Monday 23d Feb 1852 Worked about the house this forenoon
dusted the chambers and washed around the
windows & doors. Susan washed the dishes. Am
trying to have her learn to knit, improves some
but rather slowly This afternoon have been mending
some and have put one new sleeve into my
blue & orange Delaine The looking glass came
out from Boston to night
We might call it a mirror, but Evelina and most of her contemporaries called her new purchase a looking glass. (Think of “Through the Looking Glass and What Alice Found There,” Lewis Carroll’s 1871 sequel to his 1865 “Alice’s Adventures in Wonderland.”) Like the framed prints Evelina had recently bought for her walls, the looking glass was a fashionable piece of decor. She must have been tickled to have one hanging in her parlor.

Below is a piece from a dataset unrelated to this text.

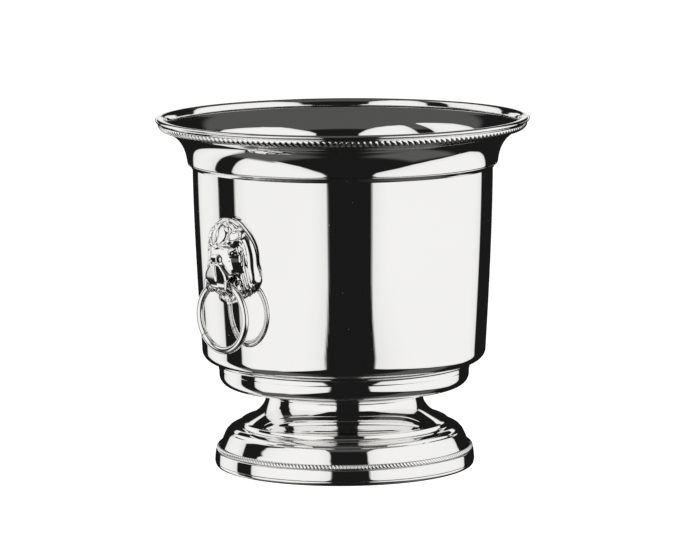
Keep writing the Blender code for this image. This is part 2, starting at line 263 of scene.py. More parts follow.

New “methods of mass-producing large, flat panes of glass had been perfected and, by combining them with heatless, chemical-coating technologies,”* mirrors had become easy to manufacture – and affordable. At mid-century they became stylish and ubiquitous, symbolic of the new taste and purchasing power of the middle class. In a home like Evelina’s which, 50 years earlier, might have boasted no more than a small, courting-type mirror, a big, new looking glass, hung on braided silk roping from molding above it, had become de rigeur.
Other than this exciting upgrade in the parlor, today was a Monday like any other. Jane McHanna did the laundry, Susie Ames washed the breakfast dishes, and Evelina took to her needlework. She was teaching her daughter to knit.
*Wikipedia, Mirrors, accessed February 19, 2015.